* begin PROVIDED RECORDS *
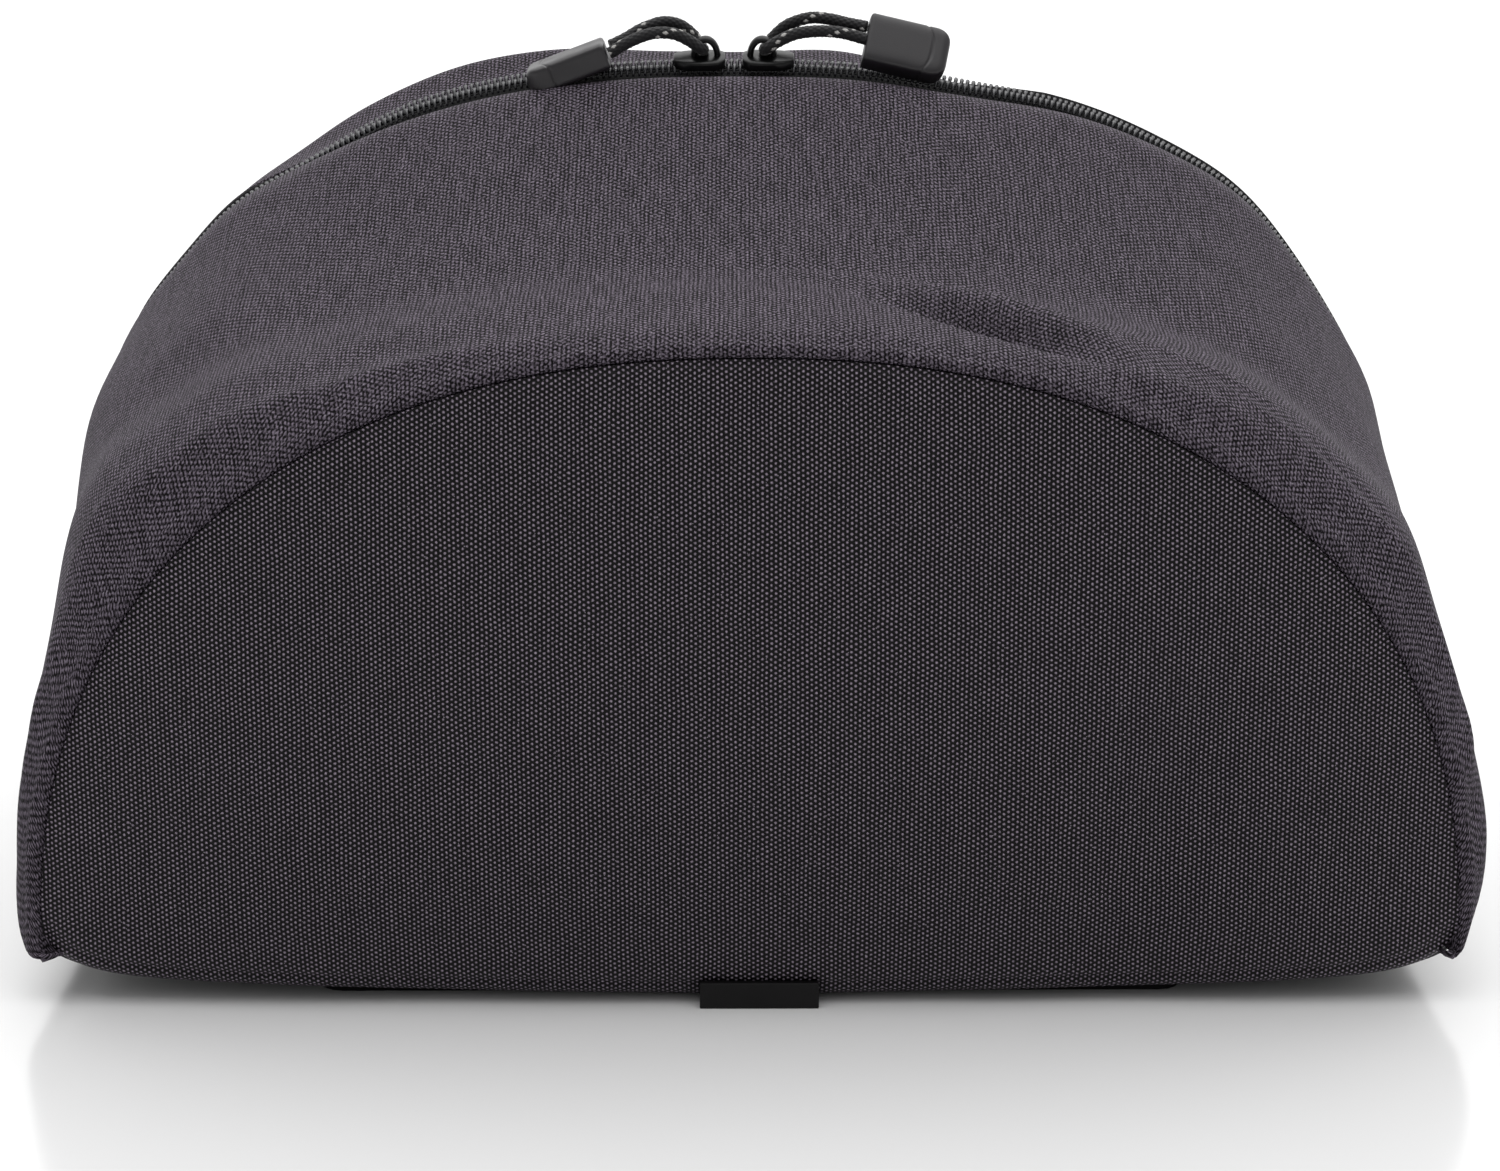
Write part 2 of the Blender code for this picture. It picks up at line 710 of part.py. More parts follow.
def add_cord(side, material):
    points = cord_points(side)
    curve = bpy.data.curves.new("cord_" + side, "CURVE")
    curve.dimensions = "3D"
    curve.bevel_depth = CORD_DIAMETER / 2
    curve.bevel_resolution = 2
    curve.use_fill_caps = True
    line = curve.splines.new("POLY")
    line.points.add(len(points) - 1)
    for target, point in zip(line.points, points):
        target.co = (*point, 1.0)
    line.use_smooth = True
    curve.materials.append(material)
    cord = bpy.data.objects.new("cord_" + side, curve)
    bpy.context.scene.collection.objects.link(cord)
    return cord


def pull_frame(side):
    """World matrix of a pull: X along it from the cord's ends, Z out of its broad face."""
    outward = -1 if side == "left" else 1
    pitch, roll = (math.radians(angle) for angle in PULL_TILT[side])
    points = cord_points(side)
    ends = (Vector(points[0]) + Vector(points[-1])) / 2
    along = Vector((outward * math.cos(pitch), 0.0, -math.sin(pitch)))
    across = Vector((0.0, math.cos(roll), math.sin(roll)))
    across = (across - along * across.dot(along)).normalized()
    face = along.cross(across) * outward
    across = face.cross(along)
    frame = Matrix.Identity(4)
    frame.col[0] = (*along, 0.0)
    frame.col[1] = (*across, 0.0)
    frame.col[2] = (*face, 0.0)
    frame.col[3] = (*(ends + along * (GAP + CORD_DIAMETER / 4)), 1.0)
    return frame


def add_pull(side, material):
    """Moulded pull with a rounded outer end."""
    half = PULL_WIDTH / 2
    outline = [(0.0, -half)]
    for sign in (-1, 1):
        centre_x = PULL_LENGTH - PULL_ROUND
        centre_y = sign * (half - PULL_ROUND)
        for step in range(5):
            turn = (step - 4 if sign < 0 else step) * math.pi / 8
            outline.append((centre_x + PULL_ROUND * math.cos(turn), centre_y + PULL_ROUND * math.sin(turn)))
    outline.append((0.0, half))
    rings = [[(x, y, z) for x, y in outline] for z in (-PULL_THICK / 2, PULL_THICK / 2)]
    pull = add_loft("pull_" + side, rings, material, 40)
    pull.matrix_world = pull_frame(side)
    bevel = pull.modifiers.new("soft edges", "BEVEL")
    bevel.width = PULL_EDGE
    bevel.segments = 2
    bevel.limit_method = "ANGLE"
    bevel.angle_limit = math.radians(50)
    return pull


def build_bag():
    clear_scene()
    panel_cloth = finish("panel woven nylon", (0.012, 0.012, 0.014), 0.75)
    gusset_cloth = finish("gusset woven nylon", (0.02, 0.02, 0.023), 0.75)
    floor_cloth = finish("floor coated nylon", (0.01, 0.01, 0.011), 0.6)
    tape_cloth = finish("zipper tape", (0.008, 0.008, 0.009), 0.8)
    coil_nylon = finish("zipper coil nylon", (0.015, 0.015, 0.016), 0.35)
    slider_enamel = finish("slider black enamel", (0.01, 0.01, 0.011), 0.3, 0.6)
    cord_cloth = finish("cord braid", (0.018, 0.018, 0.02), 0.7)
    pull_rubber = finish("pull moulded rubber", (0.02, 0.02, 0.022), 0.5)
    plate_plastic = finish("plate plastic", (0.02, 0.02, 0.022), 0.5)

    add_panel("front_panel", -1, panel_cloth)
    add_panel("rear_panel", 1, panel_cloth)
    add_gusset("front_gusset", FRONT_SECTIONS, FRONT_FOLDS, -1, gusset_cloth)
    add_gusset("rear_gusset", REAR_SECTIONS, REAR_FOLDS, 1, gusset_cloth)
    add_floor(floor_cloth)
    add_tape("zipper_tape_front", FRONT_SECTIONS, FRONT_FOLDS, -1, tape_cloth)
    add_tape("zipper_tape_rear", REAR_SECTIONS, REAR_FOLDS, 1, tape_cloth)
    add_coil(coil_nylon)
    add_end_strip("end_strip_left", -1, tape_cloth)
    add_end_strip("end_strip_right", 1, tape_cloth)
    for side in ("left", "right"):
        add_slider("slider_" + side, side, slider_enamel)
        add_cord(side, cord_cloth)
        add_pull(side, pull_rubber)
    add_plate(plate_plastic)
    add_tab(plate_plastic)


build_bag()
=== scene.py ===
# %% [markdown]
# # A soft rack bag for a bicycle
#
# This lesson dresses a plain solid model as the real thing: a domed bag of woven black
# nylon, with a two-way zipper over its ridge and two cord pulls. The solid model is
# loaded first and stays as it is. Each visible piece is then built over the solid that
# it stands for, in metres, with +Z up and the bag's front towards -Y.

# %% Load the solid model
import json
import math
from collections import namedtuple

import bmesh
import bpy
import numpy as np
from mathutils import Matrix, Vector

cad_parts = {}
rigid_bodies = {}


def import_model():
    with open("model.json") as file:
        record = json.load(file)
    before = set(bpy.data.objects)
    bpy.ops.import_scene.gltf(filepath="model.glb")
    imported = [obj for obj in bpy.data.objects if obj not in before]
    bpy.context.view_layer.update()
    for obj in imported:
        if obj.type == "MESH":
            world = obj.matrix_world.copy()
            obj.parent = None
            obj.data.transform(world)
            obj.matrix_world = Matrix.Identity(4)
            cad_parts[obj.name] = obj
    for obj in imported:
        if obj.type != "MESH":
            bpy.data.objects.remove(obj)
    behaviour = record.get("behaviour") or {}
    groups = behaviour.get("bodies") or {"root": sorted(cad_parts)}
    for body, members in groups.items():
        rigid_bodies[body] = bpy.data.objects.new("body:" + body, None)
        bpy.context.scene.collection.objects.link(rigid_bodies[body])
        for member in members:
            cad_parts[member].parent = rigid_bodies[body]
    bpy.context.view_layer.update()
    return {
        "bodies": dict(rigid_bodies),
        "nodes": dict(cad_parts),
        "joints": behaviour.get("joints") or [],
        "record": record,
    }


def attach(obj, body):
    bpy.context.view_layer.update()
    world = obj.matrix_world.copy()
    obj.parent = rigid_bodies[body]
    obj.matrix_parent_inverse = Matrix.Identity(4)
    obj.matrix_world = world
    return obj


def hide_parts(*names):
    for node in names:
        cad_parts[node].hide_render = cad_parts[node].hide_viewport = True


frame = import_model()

MM = 0.001

# %% [markdown]
# ## The camera
#
# The photographer stood close in front with a short telephoto lens, a little above the
# bag. The distance shows in how much smaller the ridge looks than the front panel. The
# focal length in pixels, the place and the tilt were fitted to the seam, the zipper and
# the lower edge, and are turned into Blender's millimetres of a 36 mm sensor here.

# %% Camera
PHOTO_WIDTH = 1500
FOCAL_PIXELS = 2947
camera_data = bpy.data.cameras.new("camera")
camera_data.sensor_fit = "HORIZONTAL"
camera_data.sensor_width = 36
camera_data.lens = FOCAL_PIXELS / PHOTO_WIDTH * camera_data.sensor_width
camera = bpy.data.objects.new("camera", camera_data)
camera.location = (-0.0030, -0.7561, 0.2708)
camera.rotation_euler = (math.radians(90 - 14.94), 0, math.radians(-0.256))
bpy.context.scene.collection.objects.link(camera)
bpy.context.scene.camera = camera
print("lens", round(camera_data.lens, 2), "mm")

# %% [markdown]
# ## Small helpers
#
# Colours are written as the hex values that a colour picker shows, and one function turns
# them into the linear values that shaders need. One more function adds a node to any
# tree with its settings, values and links, so that each material reads as a short list.


# %% Colours and nodes
def linear(code):
    """sRGB hex code to linear colour."""
    values = [int(code[place : place + 2], 16) / 255 for place in (1, 3, 5)]
    return [value / 12.92 if value <= 0.04045 else ((value + 0.055) / 1.055) ** 2.4 for value in values]


def add_node(tree, kind, links=(), values=(), **settings):
    node = tree.nodes.new(kind)
    for name, value in settings.items():
        setattr(node, name, value)
    for socket, value in dict(values).items():
        node.inputs[socket].default_value = value
    for socket, source in dict(links).items():
        tree.links.new(source, node.inputs[socket])
    return node


def new_material(name, base, roughness, **values):
    """Material with a Principled BSDF. Further values are named as the shader's sockets,
    with underscores for spaces."""
    material = bpy.data.materials.new(name)
    material.use_nodes = True
    shader = material.node_tree.nodes["Principled BSDF"]
    shader.inputs["Base Color"].default_value = (*linear(base), 1)
    shader.inputs["Roughness"].default_value = roughness
    for socket, value in values.items():
        shader.inputs[socket.replace("_", " ")].default_value = value
    return material, material.node_tree, shader


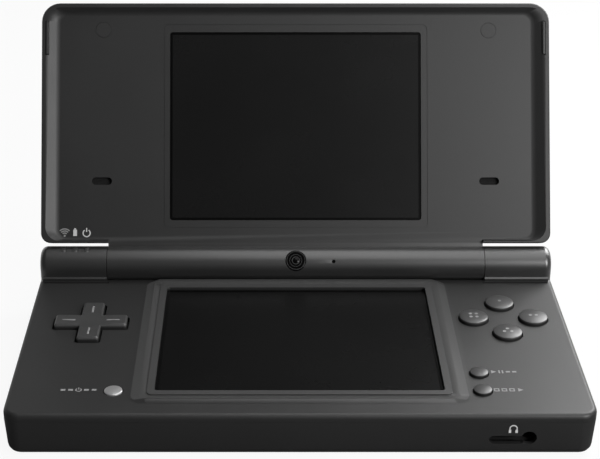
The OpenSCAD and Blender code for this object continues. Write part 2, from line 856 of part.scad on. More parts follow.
* end PROVIDED RECORDS *
[SET EXERCISE]
Take the lines from the line with "add_cord(side, cord_cloth)" through the line with "for node in", both ends included, and give them again exactly, with nothing else.

[RESPONSE TO THE EXERCISE]
        add_cord(side, cord_cloth)
        add_pull(side, pull_rubber)
    add_plate(plate_plastic)
    add_tab(plate_plastic)


build_bag()
=== scene.py ===
# %% [markdown]
# # A soft rack bag for a bicycle
#
# This lesson dresses a plain solid model as the real thing: a domed bag of woven black
# nylon, with a two-way zipper over its ridge and two cord pulls. The solid model is
# loaded first and stays as it is. Each visible piece is then built over the solid that
# it stands for, in metres, with +Z up and the bag's front towards -Y.

# %% Load the solid model
import json
import math
from collections import namedtuple

import bmesh
import bpy
import numpy as np
from mathutils import Matrix, Vector

cad_parts = {}
rigid_bodies = {}


def import_model():
    with open("model.json") as file:
        record = json.load(file)
    before = set(bpy.data.objects)
    bpy.ops.import_scene.gltf(filepath="model.glb")
    imported = [obj for obj in bpy.data.objects if obj not in before]
    bpy.context.view_layer.update()
    for obj in imported:
        if obj.type == "MESH":
            world = obj.matrix_world.copy()
            obj.parent = None
            obj.data.transform(world)
            obj.matrix_world = Matrix.Identity(4)
            cad_parts[obj.name] = obj
    for obj in imported:
        if obj.type != "MESH":
            bpy.data.objects.remove(obj)
    behaviour = record.get("behaviour") or {}
    groups = behaviour.get("bodies") or {"root": sorted(cad_parts)}
    for body, members in groups.items():
        rigid_bodies[body] = bpy.data.objects.new("body:" + body, None)
        bpy.context.scene.collection.objects.link(rigid_bodies[body])
        for member in members:
            cad_parts[member].parent = rigid_bodies[body]
    bpy.context.view_layer.update()
    return {
        "bodies": dict(rigid_bodies),
        "nodes": dict(cad_parts),
        "joints": behaviour.get("joints") or [],
        "record": record,
    }


def attach(obj, body):
    bpy.context.view_layer.update()
    world = obj.matrix_world.copy()
    obj.parent = rigid_bodies[body]
    obj.matrix_parent_inverse = Matrix.Identity(4)
    obj.matrix_world = world
    return obj


def hide_parts(*names):
    for node in names:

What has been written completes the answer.